There is a photograph on your screen. A woman stands in a corridor of pale concrete, lit from above by a source you cannot identify. The light falls in a way you recognise — softly directional, with enough diffusion to wrap around the jaw but enough contrast to define the cheekbone. She is wearing something that looks like it was designed by someone who understood both architecture and cloth. The corridor extends behind her into a geometry that feels real but is not quite right. Not wrong. Just not quite right.
The photograph was not taken. Nothing in it exists. No woman. No corridor. No light source. No garment. No camera. No photographer.
And yet you felt something when you looked at it.
The Question Worth Sitting With
The instinct is to frame this as a problem. If an image can produce the same emotional response as a photograph of something real, then we have a problem of authenticity. Of truth. Of trust. The concern is understandable. Entire industries — journalism, documentation, evidence — depend on the photograph's claim to represent something that was actually there.
But there is a different question, and it is more interesting.
If a generated image can make you feel what a photograph makes you feel, what does that tell you about the feeling? Was it ever about the reality of the thing depicted? Or was it always about the signal — the particular arrangement of light and form and colour that your visual cortex interprets as meaningful?
The answer is uncomfortable: it was always the signal. The photograph of a sunset does not make you feel something because the sunset was real. It makes you feel something because the arrangement of wavelengths on the sensor — and subsequently on your screen — triggers a specific pattern of neural activity. The sunset's existence is incidental to the experience. The experience is produced by the image, not by the reality it claims to represent.

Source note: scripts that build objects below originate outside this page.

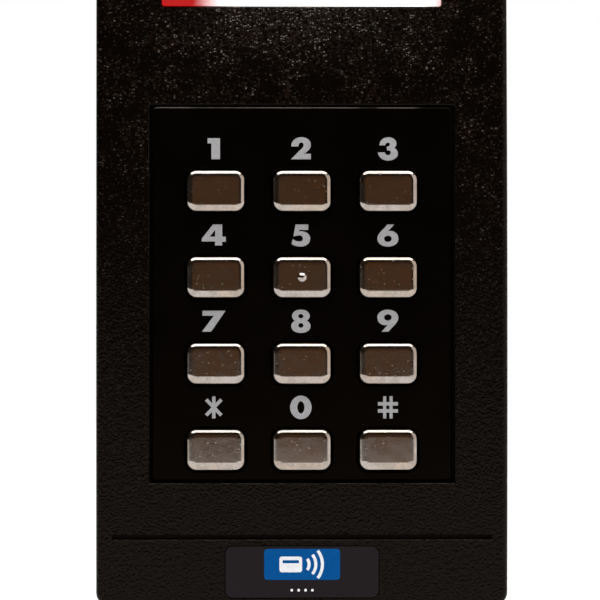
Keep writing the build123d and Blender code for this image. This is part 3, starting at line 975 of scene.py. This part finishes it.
GLYPHS: dict[str, tuple[Outline, ...]] = {
    "1": (Outline.traced((0, 100), (59, 100), (59, 0), (18, 0), (18, 75), (0, 75)),),
    "2": (
        Outline.traced(
            (0, 0),
            (95, 0), (95, 26), (64, 26), (80, 38, 95, 50, 95, 68), (95, 90, 77, 105, 50, 105),
            (22, 105, 2, 88, 1, 61), (36, 61), (36, 72, 41, 80, 49, 80),
            (56, 80, 60, 74, 60, 67), (60, 61, 57, 57, 53, 53),
        ),
    ),
    "3": (
        Outline.traced(
            (7, 67),
            (35, 67), (36, 75, 40, 79, 47, 79), (53, 79, 57, 76, 57, 71),
            (57, 65, 51, 61, 42, 61), (44, 43), (54, 44, 61, 40, 61, 33),
            (61, 25, 55, 20, 47, 20), (40, 20, 36, 25, 33, 33), (0, 33),
            (2, 10, 24, -6, 47, -6), (74, -6, 95, 8, 95, 28), (95, 40, 88, 50, 77, 55),
            (84, 59, 88, 66, 88, 75), (88, 93, 72, 105, 49, 105), (25, 105, 9, 90, 7, 67),
        ),
    ),
    "4": (
        Outline.traced(
            (53, 100),
            (97, 100), (97, 42), (114, 42), (114, 18), (97, 18), (97, 0), (63, 0), (63, 19),
            (0, 19), (0, 30), (4, 38),
        ),
        Outline.traced((63, 74), (63, 42), (38, 42)),
    ),
    "5": (
        Outline.traced(
            (19, 100),
            (80, 100), (79, 74), (38, 74), (36, 67), (68, 71, 89, 55, 89, 33),
            (89, 8, 68, -5, 42, -5), (26, -5, 11, -1, 0, 8), (6, 30),
            (17, 22, 28, 19, 39, 19), (49, 19, 54, 25, 54, 33), (54, 43, 46, 48, 36, 48),
            (27, 48, 17, 46, 9, 43),
        ),
    ),
    "6": SIX,
    "7": (Outline.traced((3, 100), (113, 100), (43, 0), (0, 0), (57, 76), (3, 76)),),
    "8": (
        Outline.traced(
            (46, 105),
            (22, 105, 4, 93, 4, 75), (4, 65, 10, 57, 18, 52), (7, 47, 0, 38, 0, 26),
            (0, 7, 20, -6, 46, -6), (72, -6, 92, 7, 92, 26), (92, 38, 85, 47, 74, 52),
            (82, 57, 88, 65, 88, 75), (88, 93, 70, 105, 46, 105),
        ),
        Outline.oval((46, 74), 12, 10),
        Outline.oval((46, 30), 12, 11),
    ),
    "9": tuple(outline.turned((50, 50)) for outline in SIX),
    "0": (Outline.oval((51, 50), 51, 56), Outline.oval((51, 50), 17, 29)),
    "star": (star_shape(8.2, 52, math.radians(46)),),
    "hash": hash_shape(8.6, 25.2, 53, 0.9),
}
GLYPH_HEIGHT = 100
CENTRED = ("star", "hash")


def middle_of(name: str) -> Vector:
    """The middle of one of the frame's pieces."""
    low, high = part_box(name)
    return (low + high) / 2


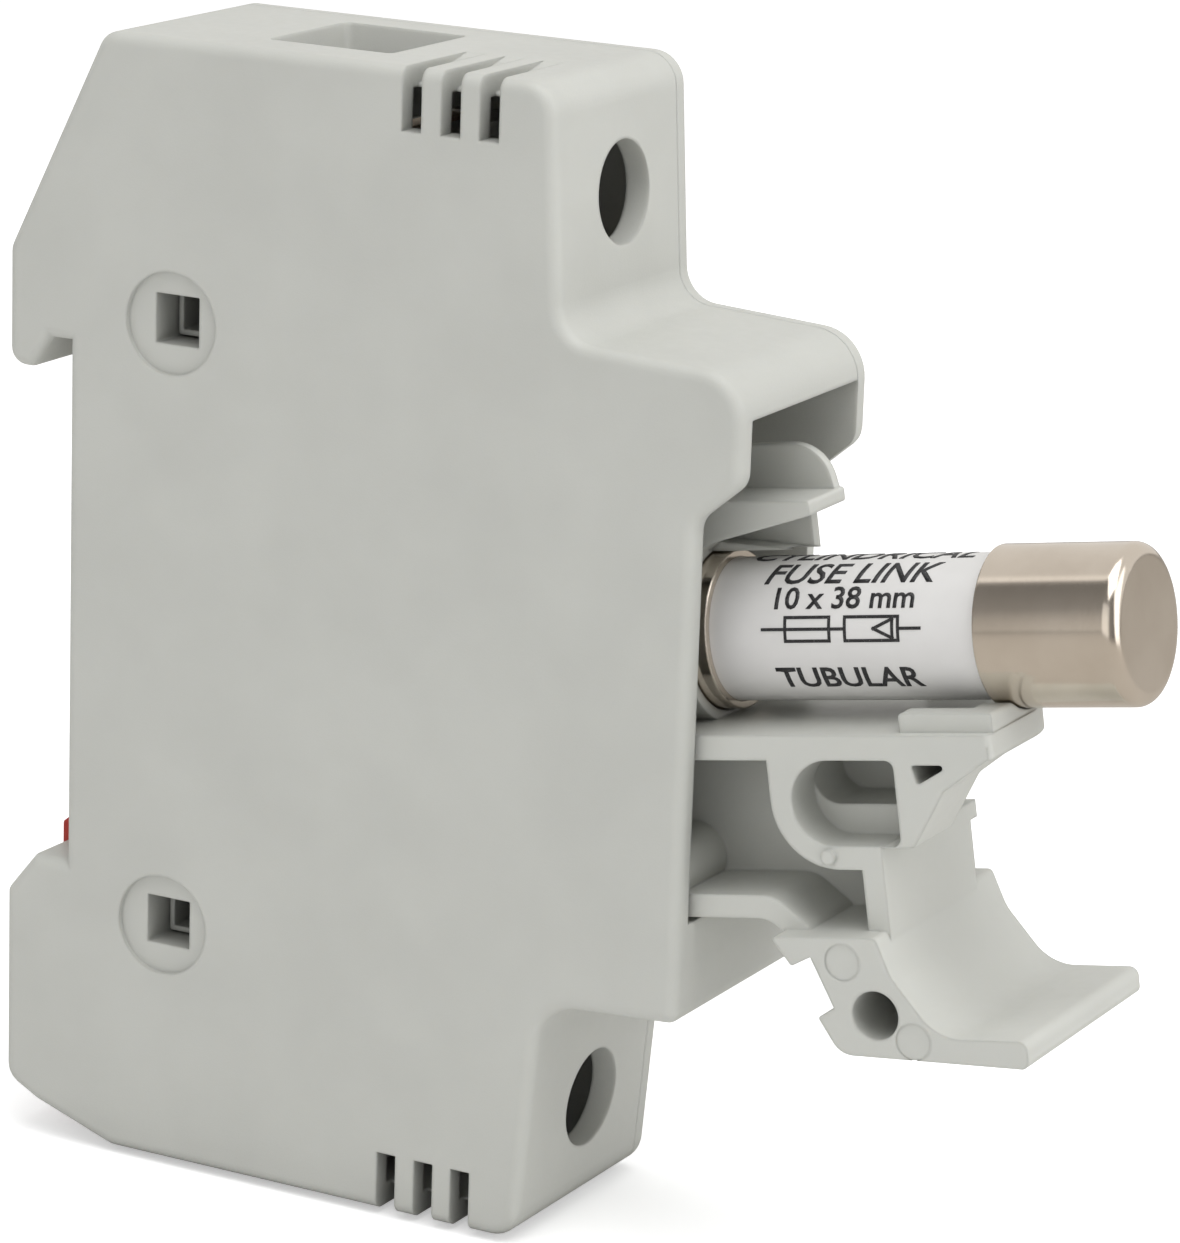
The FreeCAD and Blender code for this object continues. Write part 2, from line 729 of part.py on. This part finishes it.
os.makedirs("parts", exist_ok=True)
for item in parts:
    item.Shape.exportStep("parts/%s.step" % item.Label)
    print("%-24s %9.2f mm3 %d solid" % (item.Label, item.Shape.Volume, len(item.Shape.Solids)))
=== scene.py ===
"""Looks for the hinged cartridge fuse holder: plastics, metals, ceramic, fuse marking, light and camera.

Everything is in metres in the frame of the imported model: X is the width, -Y is the front, Z is up.
"""
import json
import math

import bmesh
import bpy
from mathutils import Matrix, Vector


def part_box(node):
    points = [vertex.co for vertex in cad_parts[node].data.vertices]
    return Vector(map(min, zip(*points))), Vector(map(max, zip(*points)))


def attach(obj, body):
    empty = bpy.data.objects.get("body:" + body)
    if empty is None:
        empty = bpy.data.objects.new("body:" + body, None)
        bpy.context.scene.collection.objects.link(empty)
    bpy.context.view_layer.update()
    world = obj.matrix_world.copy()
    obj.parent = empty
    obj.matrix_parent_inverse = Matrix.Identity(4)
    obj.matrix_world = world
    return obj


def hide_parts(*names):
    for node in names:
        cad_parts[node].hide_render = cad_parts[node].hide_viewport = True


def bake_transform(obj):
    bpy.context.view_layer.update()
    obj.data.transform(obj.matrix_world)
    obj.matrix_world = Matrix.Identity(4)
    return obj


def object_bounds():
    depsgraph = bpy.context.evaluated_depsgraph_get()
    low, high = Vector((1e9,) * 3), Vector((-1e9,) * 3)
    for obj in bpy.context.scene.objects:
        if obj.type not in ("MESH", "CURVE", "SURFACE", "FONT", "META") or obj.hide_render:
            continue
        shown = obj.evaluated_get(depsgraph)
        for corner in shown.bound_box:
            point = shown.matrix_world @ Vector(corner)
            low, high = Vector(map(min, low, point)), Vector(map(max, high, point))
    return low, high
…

This has always been true. We just did not have to confront it until now.
The Dissolving Line
The line between real and generated is not dissolving because the technology is getting better, although it is. The line is dissolving because it was never where we thought it was.
We assumed the line was between the image and the world. Real photographs depict real things. Generated images depict nothing. Therefore the distinction is ontological — a question of what exists.

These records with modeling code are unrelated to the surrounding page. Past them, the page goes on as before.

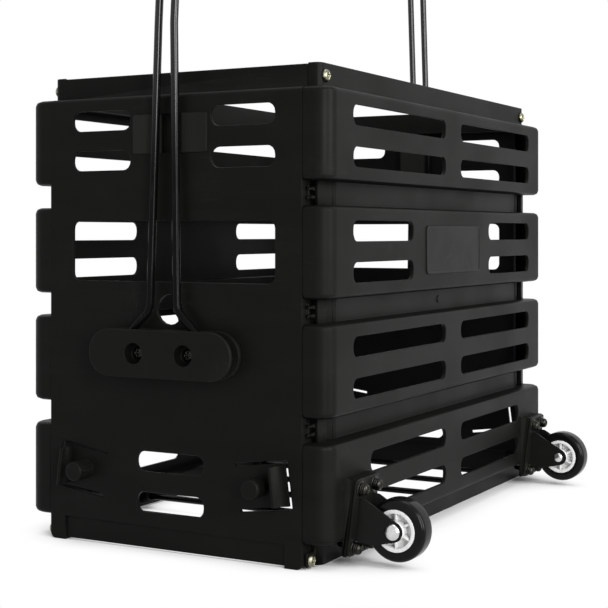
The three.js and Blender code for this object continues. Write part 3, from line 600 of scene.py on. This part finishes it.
def moulded_plastic(colour):
    """Satin moulding: fine spark grain, cloudy gloss, faint flow marks, dry scuffs and painted light on the
    handle rests.

    The rests are the pads that stand out of the end planes and the pocket between them, both painted paler:
    a painted highlight on the pads, most on the left one, and painted fill light lifting the pocket's
    shade.
    """
    look = Recipe("moulded plastic", colour, 0.5, specular=0.055)
    cloud = look.noise(0.09, 4.0)
    flow = look.noise(0.03, 2.0, (3.0, 3.0, 0.5))
    grain = look.noise(0.0005, 2.0)
    scuff = look.scratches(0.05, 0.0012, 0.012)
    pad_face, pocket_mouth, pocket_edge, soft = 215.6 * MM, 214 * MM, 12 * MM, 0.6 * MM
    foot, top, fade = 280 * MM, 312 * MM, 1 * MM
    across, depth, height = (look.axis(letter) for letter in "XYZ")
    aside = across - BIN_CENTRE_X
    reach = abs(depth)
    # Painted light: the pads are painted paler as a painted highlight, the left pad most, and the pocket
    # paler to lift its shade.
    pads = reach.between(pad_face, pad_face + soft) * (0.75 - aside.between(-5 * MM, 40 * MM) * 0.4)
    inside = 1 - abs(aside).between(pocket_edge, pocket_edge + soft)
    pocket = inside * (1 - reach.between(pocket_mouth, pocket_mouth + soft)) * 0.9
    tall = height.between(foot, foot + fade) * (1 - height.between(top, top + fade))
    painted_rest_light = pads.highest(pocket) * tall
    # The paler colour laid on the rests is painted light.
    base = look.laid_over(look.clouded(flow, 0.1), painted_rest_light, (0.017, 0.017, 0.0155))
    look.feed(
        Base_Color=look.laid_over(base, scuff * 0.1, (0.06, 0.06, 0.058)),
        Roughness=look.uneven(cloud, 0.38, 0.1) + scuff * 0.08)
    return look.finished((grain, 0.025), (flow, 0.12), (scuff, -0.01))


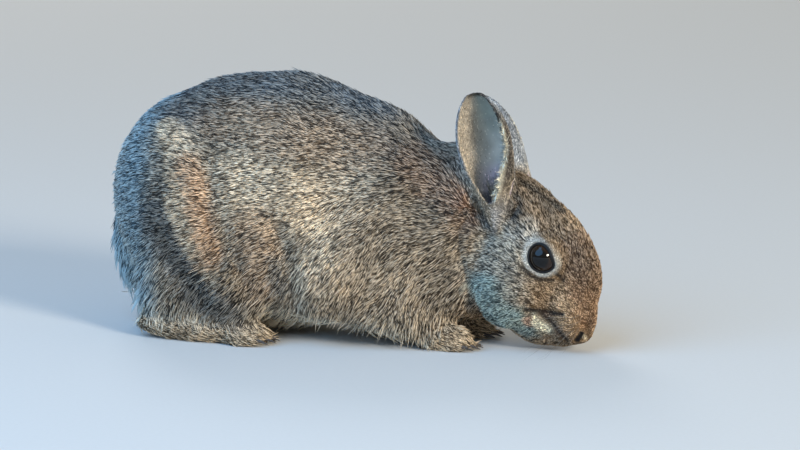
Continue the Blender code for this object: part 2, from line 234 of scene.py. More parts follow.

But the line was never between the image and the world. It was between the image and the viewer. The question was never "is this real?" The question was always "does this work?" Does this arrangement of visual information produce the cognitive and emotional response it was designed to produce?
A painting of a landscape has never been a landscape. A film has never been a series of events. A novel has never been a set of people doing things. Every representational medium in human history has been a simulation — an arrangement of signals designed to trigger responses that the represented thing itself might trigger, without the represented thing being present.
Photography's claim to special status — to a privileged relationship with reality — was always partly an illusion. The photographer selects, frames, exposes, develops, edits. The photograph is not reality. It is a highly curated signal that we have agreed to treat as evidence.
What Remains
If the distinction between real and generated is less stable than we assumed, what remains?
Intent remains. The purpose behind the image. The question it asks. The attention it directs. A generated image that exists to deceive is ethically different from a generated image that exists to explore — not because of the image itself, but because of the relationship between the maker and the viewer.
Craft remains. The quality of attention that produced the image. Whether someone thought carefully about what they wanted to show and why, or whether they generated noise and selected the least objectionable result. The difference between a considered image and an arbitrary one is visible, regardless of whether a camera was involved.
And the feeling remains. The experience of looking at something that stops you, that shifts your attention, that produces a response you did not expect. This was never contingent on reality. It was contingent on signal.
The Honest Position
The honest position is not that generated images are real. They are not. Nor is it that the distinction between real and generated does not matter. In some contexts — journalism, evidence, documentation — it matters enormously.
The honest position is that the distinction is more nuanced than a binary, and that it always was. That photography was never as truthful as we treated it, and that generation is never as false as we fear. That the interesting territory is not on either side of the line but on the line itself — in the space where the question "is this real?" gives way to the more productive question "what is this doing to me, and why?"
That question does not have a simple answer. It does not need one. It just needs to be asked, and then sat with long enough to hear what it is actually about.